The Vikings Are Prioritizing Intensity Over the Grind

Photo Credit: Matt Krohn-USA TODAY Sports

The Minnesota Vikings failed to close the loop with the San Francisco 49ers after losing to the New York Giants in the first round of the playoffs last year. They had hosted the Niners for joint practices in mid-August and saw the potential in Kyle Shanahan’s squad. San Francisco won their first-round matchup against the Seattle Seahawks and would have hosted Minnesota had they beaten the Giants. Instead, the Niners beat the Dallas Cowboys before losing to the Philadelphia Eagles in the NFC championship game.

“I can go back to when this Vikings team first started practicing during training camp,” Za’Darius Smith said last year. “I really didn’t know the team then. But I had a sense of what we could be when the 49ers came in here for those two days of joint practices.”

The joint practices are more useful for veteran players who have solidified their spot on the roster. The Vikings don’t want Justin Jefferson, T.J. Hockenson, or Kirk Cousins to get hurt in a meaningless game. But they also want to test their first-team offense and defense against bona fide competition. Their solution is to bring other teams to camp and have them square off in a low-contact environment. The veterans get to shake the dust off, the fringe players get to prove themselves against their peers on other teams, and everyone gets to see a different look.

“The joint practices are better than what the preseason games have become,” Adam Thielen said in November. “But, honestly, you never really, truly know what you have from year to year until the real games start.”

The Vikings cut Thielen and traded Smith as part of their competitive rebuild. They also let Eric Kendricks go. After shedding core veterans and coming off a season where they won 11 one-score games, Minnesota needs to know what they have before they play the Tampa Bay Buccaneers in Week 1. Therefore, they are bringing in their two home preseason opponents, the Tennessee Titans and Arizona Cardinals, for joint practices.

“We learned a lot about our football team that week. Everybody knew what kind of team would be coming in from a competition standpoint,” Kevin O’Connell said, recalling San Francisco’s visit last year. “I knew what we were getting from that organization coming in here, and it was very competitive. That should push that line sometimes. The guys are truly preparing for Week 1 of the regular season.”

Minnesota will probably be facing lesser competition this year. The Niners finished 13-4 last season. Tennessee was 7-10 in a weak division; the Cardinals finished 4-13. But Mike Vrabel’s talented, physical defense will test the Vikings. Arizona fired head coach Kliff Kingsbury in the offseason, and Kyler Murray is injured. In that case, it’s more about bringing in outside competition to push the veterans and test the players fighting for a roster spot. It also allows O’Connell and his staff to structure his practice schedule, ensuring everything each player is doing has a purpose.

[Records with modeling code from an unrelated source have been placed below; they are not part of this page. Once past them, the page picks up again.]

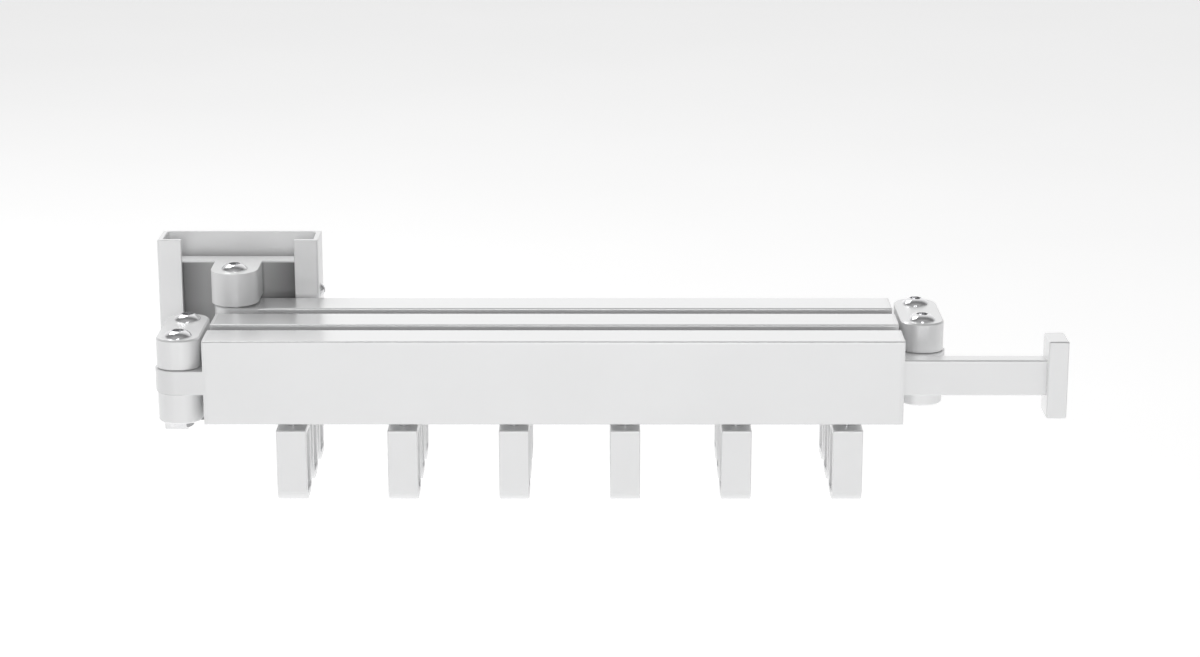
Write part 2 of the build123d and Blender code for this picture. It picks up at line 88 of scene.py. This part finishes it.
def satin(name, col, rough=0.36, metallic=0.3, coat=0.6, grain=(18, 900, 900), spread=0.008, grain_strength=0.05, tone=None):
    """Satin anodised aluminium with a fine lengthwise grain and slight tone variation."""
    mat, tree, bsdf = new_material(name)
    cloud = noise(tree, coords(tree, (1, 1, 1)), scale=26, detail=4)
    dark = tuple(max(0.0, c - spread) for c in col)
    light = tuple(min(1.0, c + spread) for c in col)
    color = ramp(tree, cloud, dark, light)
    if tone is not None:
        color = tone(tree, color)
    tree.links.new(color, bsdf.inputs["Base Color"])
    lines = noise(tree, coords(tree, grain), scale=1.0, detail=5, rough=0.65)
    tree.links.new(remap(tree, lines, rough - 0.025, rough + 0.025), bsdf.inputs["Roughness"])
    pits = noise(tree, coords(tree, (1, 1, 1), (3.1, 1.7, 0.4)), scale=2600, detail=2)
    n1 = bump(tree, pits, 0.12, 0.00003)
    tree.links.new(bump(tree, lines, grain_strength, 0.00003, n1), bsdf.inputs["Normal"])
    bsdf.inputs["Metallic"].default_value = metallic
    bsdf.inputs["Coat Weight"].default_value = coat
    bsdf.inputs["Coat Roughness"].default_value = 0.2
    return mat


def step(tree, val, a, b):
    """0 below a, 1 above b, smooth between."""
    m = tree.nodes.new("ShaderNodeMapRange")
    m.interpolation_type = "SMOOTHSTEP"
    m.inputs["From Min"].default_value = a
    m.inputs["From Max"].default_value = b
    tree.links.new(val, m.inputs["Value"])
    return m.outputs["Result"]


def times(tree, a, b):
    m = tree.nodes.new("ShaderNodeMath")
    m.operation = "MULTIPLY"
    tree.links.new(a, m.inputs[0])
    tree.links.new(b, m.inputs[1])
    return m.outputs["Value"]


def plate_painted_shade(tree, color):
    """Painted shade on the mount's plate: its face is darkened towards a dark grey, more towards the lips and less
    beside the lug; its top edge and the knuckles are left bright.
    """
    tc = tree.nodes.new("ShaderNodeTexCoord")
    sep = tree.nodes.new("ShaderNodeSeparateXYZ")
    tree.links.new(tc.outputs["Object"], sep.inputs["Vector"])
    on_plate = step(tree, sep.outputs["Y"], -0.0192, -0.0182)
    m = tree.nodes.new("ShaderNodeMapRange")
    m.interpolation_type = "SMOOTHSTEP"
    m.inputs["From Min"].default_value = 0.0358
    m.inputs["From Max"].default_value = 0.0368
    m.inputs["To Min"].default_value = 1.0
    m.inputs["To Max"].default_value = 0.0
    tree.links.new(sep.outputs["Z"], m.inputs["Value"])
    plate_shade_mask = times(tree, on_plate, m.outputs["Result"])
    ax = tree.nodes.new("ShaderNodeMath")
    ax.operation = "ABSOLUTE"
    tree.links.new(sep.outputs["X"], ax.inputs[0])
    # painted shade: the plate gets darker away from the lug, towards the lips that shade it
    shade_toward_lips = tree.nodes.new("ShaderNodeMapRange")
    shade_toward_lips.inputs["From Min"].default_value = 0.011
    shade_toward_lips.inputs["From Max"].default_value = 0.027
    shade_toward_lips.inputs["To Min"].default_value = 0.6
    shade_toward_lips.inputs["To Max"].default_value = 1.0
    tree.links.new(ax.outputs["Value"], shade_toward_lips.inputs["Value"])
    plate_shade_mask = times(tree, plate_shade_mask, shade_toward_lips.outputs["Result"])
    mix = tree.nodes.new("ShaderNodeMix")
    mix.data_type = "RGBA"
    tree.links.new(plate_shade_mask, mix.inputs["Factor"])
    tree.links.new(color, mix.inputs[6])
    # dark grey of the painted shade on the plate
    mix.inputs[7].default_value = (0.16, 0.16, 0.162, 1)
    return mix.outputs[2]


def polished(name, col, rough=0.1):
    """Bright plated steel with faint turning marks."""
    mat, tree, bsdf = new_material(name)
    cloud = noise(tree, coords(tree, (1, 1, 1)), scale=300, detail=3)
    tree.links.new(ramp(tree, cloud, tuple(c - 0.03 for c in col), col), bsdf.inputs["Base Color"])
    marks = noise(tree, coords(tree, (1, 1, 6)), scale=900, detail=4, rough=0.6)
    tree.links.new(remap(tree, marks, rough - 0.03, rough + 0.05), bsdf.inputs["Roughness"])
    tree.links.new(bump(tree, marks, 0.06, 0.00002), bsdf.inputs["Normal"])
    bsdf.inputs["Metallic"].default_value = 0.85
    return mat


def plastic(name, col, rough=0.5):
    mat, tree, bsdf = new_material(name)
    cloud = noise(tree, coords(tree, (1, 1, 1)), scale=120, detail=4)
    tree.links.new(ramp(tree, cloud, tuple(c * 0.9 for c in col), tuple(min(1, c * 1.08) for c in col)), bsdf.inputs["Base Color"])
    fine = noise(tree, coords(tree, (1, 1, 1), (0.7, 0.2, 0.1)), scale=1800, detail=3)
    tree.links.new(remap(tree, fine, rough - 0.08, rough + 0.08), bsdf.inputs["Roughness"])
    tree.links.new(bump(tree, fine, 0.25, 0.00004), bsdf.inputs["Normal"])
    return mat


mats = {
    "arm_metal": satin("arm_metal", (0.79, 0.792, 0.795), rough=0.30, metallic=0.6, coat=1.0, grain_strength=0.015),
    "fitting_metal": satin("fitting_metal", (0.81, 0.812, 0.815), metallic=0.4, coat=0.5, grain=(300, 300, 300)),
    "link_metal": satin("link_metal", (0.87, 0.872, 0.875), metallic=0.3, coat=0.5, grain=(300, 300, 900)),
    "channel_metal": satin("channel_metal", (0.94, 0.942, 0.945), rough=0.4, metallic=0.2, coat=0.35, grain=(900, 900, 20)),
    # the mount's plate face carries painted shade
    "mount_metal": satin("mount_metal", (0.93, 0.932, 0.935), rough=0.42, metallic=0.15, coat=0.25, grain=(900, 900, 20), tone=plate_painted_shade),
    "rod_metal": satin("rod_metal", (0.82, 0.822, 0.825), metallic=0.5, coat=0.8, grain_strength=0.02),
    "ring_metal": satin("ring_metal", (0.83, 0.832, 0.835), metallic=0.45, coat=0.5, grain=(20, 900, 900)),
    "screw_chrome": polished("screw_chrome", (0.80, 0.80, 0.81), 0.09),
    "washer_steel": polished("washer_steel", (0.62, 0.62, 0.63), 0.28),
    "rivet_steel": polished("rivet_steel", (0.66, 0.66, 0.67), 0.30),
    "bush_plastic": plastic("bush_plastic", (0.42, 0.42, 0.43)),
    "guide_plastic": plastic("guide_plastic", (0.05, 0.05, 0.055)),
}

slot_of = {s["node"]: s["material_slot"] for s in frame["record"]["subparts"]}
for node, obj in frame["nodes"].items():
    mat = mats[slot_of[node]]
    if not obj.material_slots:
        obj.data.materials.append(mat)
    for s in obj.material_slots:
        s.material = mat


# -------------------------------------------------------------------- stage
def plane(name, size, loc, rot=(0, 0, 0)):
    me = bpy.data.meshes.new(name)
    h = size / 2
    me.from_pydata([(-h, -h, 0), (h, -h, 0), (h, h, 0), (-h, h, 0)], [], [(0, 1, 2, 3)])
    ob = bpy.data.objects.new(name, me)
    ob.location = loc
    ob.rotation_euler = rot
    scene.collection.objects.link(ob)
    return ob


floor = plane("floor", 12.0, (0.18, -0.1, -0.32))
fmat, ftree, fb = new_material("floor_paper")
fcloud = noise(ftree, coords(ftree, (1, 1, 1)), scale=3, detail=2)
ftree.links.new(ramp(ftree, fcloud, (0.93, 0.93, 0.93), (0.95, 0.95, 0.95)), fb.inputs["Base Color"])
fb.inputs["Roughness"].default_value = 0.9
fb.inputs["Emission Color"].default_value = (1, 1, 1, 1)
fb.inputs["Emission Strength"].default_value = 0.40
fb.inputs["Specular IOR Level"].default_value = 0.1
floor.data.materials.append(fmat)

# ------------------------------------------------------------------- lights
world = bpy.data.worlds.new("studio")
scene.world = world
world.use_nodes = True
wt = world.node_tree
wt.nodes.clear()
wout = wt.nodes.new("ShaderNodeOutputWorld")
wbg = wt.nodes.new("ShaderNodeBackground")
# brightest low down behind the object, a dark gap overhead, dimmer at the sides and in front
wtc = wt.nodes.new("ShaderNodeTexCoord")
wdot = wt.nodes.new("ShaderNodeVectorMath")
wdot.operation = "DOT_PRODUCT"
wdot.inputs[1].default_value = (0.0, 0.94, 0.34)
wt.links.new(wtc.outputs["Generated"], wdot.inputs[0])
wmap = wt.nodes.new("ShaderNodeMapRange")
wmap.inputs["From Min"].default_value = -1.0
wmap.inputs["From Max"].default_value = 1.0
wt.links.new(wdot.outputs["Value"], wmap.inputs["Value"])
wramp = wt.nodes.new("ShaderNodeValToRGB")
els = wramp.color_ramp.elements
els[0].position = 0.22
els[0].color = (0.17, 0.17, 0.17, 1)
els[1].position = 0.96
els[1].color = (1, 1, 1, 1)
for pos, val in ((0.45, 0.40), (0.60, 0.20), (0.74, 0.16), (0.88, 0.72)):
    e = els.new(pos)
    e.color = (val, val, val, 1)
wt.links.new(wmap.outputs["Result"], wramp.inputs["Fac"])
wt.links.new(wramp.outputs["Color"], wbg.inputs["Color"])
wbg.inputs["Strength"].default_value = 1.1
# a plain pale wall is what shows past the floor's edge
wpale = wt.nodes.new("ShaderNodeBackground")
wpale.inputs["Color"].default_value = (0.86, 0.86, 0.86, 1)
wpath = wt.nodes.new("ShaderNodeLightPath")
wmix = wt.nodes.new("ShaderNodeMixShader")
wt.links.new(wpath.outputs["Is Camera Ray"], wmix.inputs["Fac"])
wt.links.new(wbg.outputs["Background"], wmix.inputs[1])
wt.links.new(wpale.outputs["Background"], wmix.inputs[2])
wt.links.new(wmix.outputs["Shader"], wout.inputs["Surface"])


def area(name, loc, target, size, power, size_y=None):
    ld = bpy.data.lights.new(name, "AREA")
    ld.energy = power
    ld.size = size
    if size_y:
        ld.shape = "RECTANGLE"
        ld.size_y = size_y
    ob = bpy.data.objects.new(name, ld)
    ob.location = loc
    d = Vector(target) - Vector(loc)
    ob.rotation_euler = d.to_track_quat("-Z", "Y").to_euler()
    scene.collection.objects.link(ob)
    return ob


area("key", (-0.75, 0.85, 1.6), (0.17, -0.06, 0), 1.0, 14)
area("front", (0.2, -2.3, 0.48), (0.17, -0.06, 0), 1.0, 10, 0.5)

# ------------------------------------------------------------------- camera
cam_data = bpy.data.cameras.new("camera")
cam = bpy.data.objects.new("camera", cam_data)
scene.collection.objects.link(cam)
cam_data.sensor_fit = "HORIZONTAL"
cam_data.sensor_width = 36.0
cam_data.lens = 2729.9 / 1200 * 36.0
cam_data.clip_start = 0.05
cam_data.clip_end = 40
cam_data.dof.use_dof = False
cam.location = (0.1768, -1.3075, 0.3579)
cam.rotation_euler = (math.radians(90 - 15.39), 0.0, math.radians(0.042))
scene.camera = cam

scene.view_settings.view_transform = "Standard"
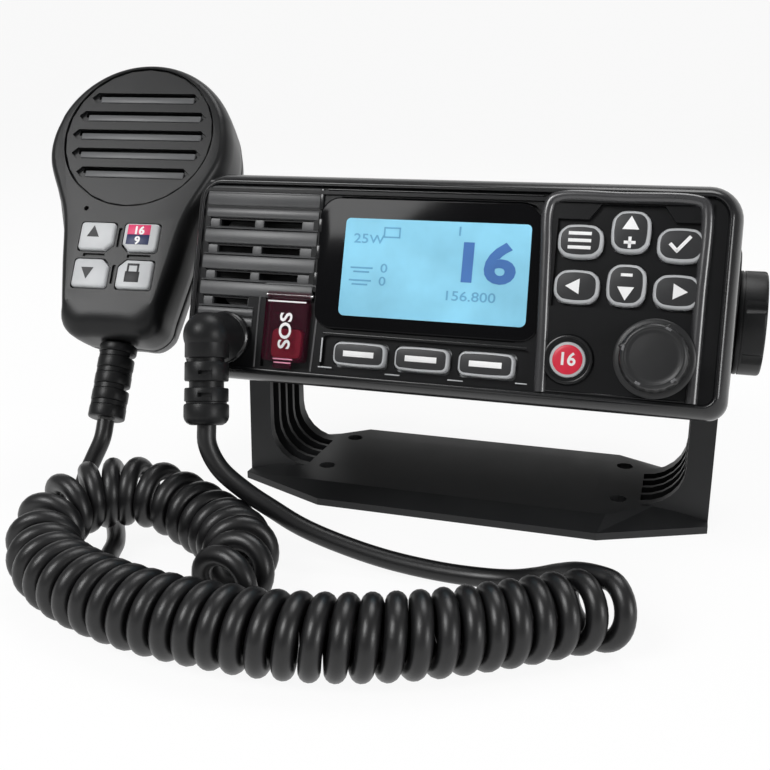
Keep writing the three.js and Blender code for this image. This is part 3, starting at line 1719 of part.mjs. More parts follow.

Two different looks. So now, essentially, you get the early part of training camp versus our own defense — we’ll be competing like crazy. But then you get two different structures of offense and defense and special teams that guys can truly test where they’re at in preparation to not only make our team but to see where they’re at in regards to that opener. Maybe where they need to study a little bit more. Hey, the looks are changing. Things are happening differently than what we’re used to from the spring and early parts of training camp.

Minnesota didn’t use all of the days the collective bargaining agreement allowed last year. That may change this year, given that new defensive coordinator Brian Flores is installing an aggressive, physical defensive scheme. The Vikings have a player performance staff that instructs them on how to get the most out of their players. There are days when they want players to rest and go through walkthroughs, and there are times when they want them to go full bore. Many of Minnesota’s practices will be about learning the Xs and Os rather than physicality. But the joint practices will get intense.

Ultimately, the Vikings want to ensure their players get through a 17-game season as healthy as possible. O’Connell brought Tyler Williams over from the Los Angeles Rams. He and his staff monitor the health and well-being of the players, putting them on an optimal path to perform at their peak all season. Therefore, they shouldn’t overwork them in the summer. Joint practices seem to be a good compromise. They get to practice against other teams instead of their defense. They also create a low-stakes preseason game for their veterans before the fringe players battle it out for roster spots in the exhibition games. By hosting joint practices, they’re taking advantage of their new facility, which comfortably hosts opposing teams.

The Vikings are finding creative new ways to prepare for a season where they have much to prove. They went 11-0 in one-score games last year but then lost to the underdog by a touchdown in the playoffs. They’ve cut core veterans and traded productive players to be cap-compliant and open opportunities for their best young players. Minnesota feels it is on the vanguard of player health and performance. But they’re still figuring out who they are. Joint practices are a step they’re taking in August to have more success than in January last year.